Jordan Skaggs and Micheal S. Allen
Soft plastic lures (SPLs) are among the most common tackle components used in recreational fisheries worldwide. Local and national media sources recently raised concern about the effect of discarded SPLs on fish populations (Raison et al. 2014). Fish may consume SPLs directly from baits or after being discarded by anglers into waters. However, it is uncertain whether SPLs cause individual or population-level effects upon fish growth and survival. We reviewed existing literature regarding individual and population-level effects from discarded SPLs using the key words “soft plastic lure ingestion,” “soft plastic lure consumption,” “fish diet,” and “fish stomach content” in the Google Scholar search engine. Our goal was to assess the degree to which soft plastic lures have been consumed by fish and identify any individual or population-level effects. Results of this study can inform future data collection efforts in order to test for the effects of SPLs on individual fish and fish populations.

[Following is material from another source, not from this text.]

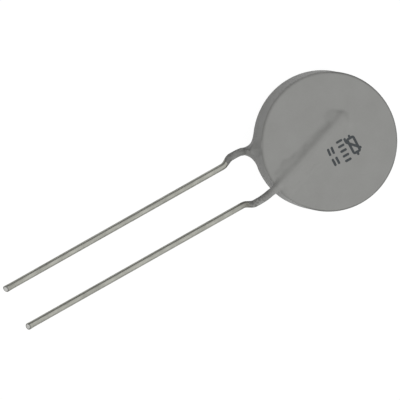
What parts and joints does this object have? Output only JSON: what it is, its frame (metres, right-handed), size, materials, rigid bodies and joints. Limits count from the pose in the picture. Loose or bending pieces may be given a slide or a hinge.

Stomach content analysis represents the primary method for detecting SPL ingestion in wild fish. Fish diet studies are common and provide an understanding of factors affecting fish growth and survival (Hyslop 1980; Bowen 1996). Diet studies typically categorize food items to a range of taxonomic levels (Bowen 1996). Analyses are typically comprised of counts, frequency of prey item occurrence, volume or weight of individual prey items, and prey energy density (Hynes 1950; George and Hadley 1979; Hyslop 1980; Hodgson and Kitchell 1987).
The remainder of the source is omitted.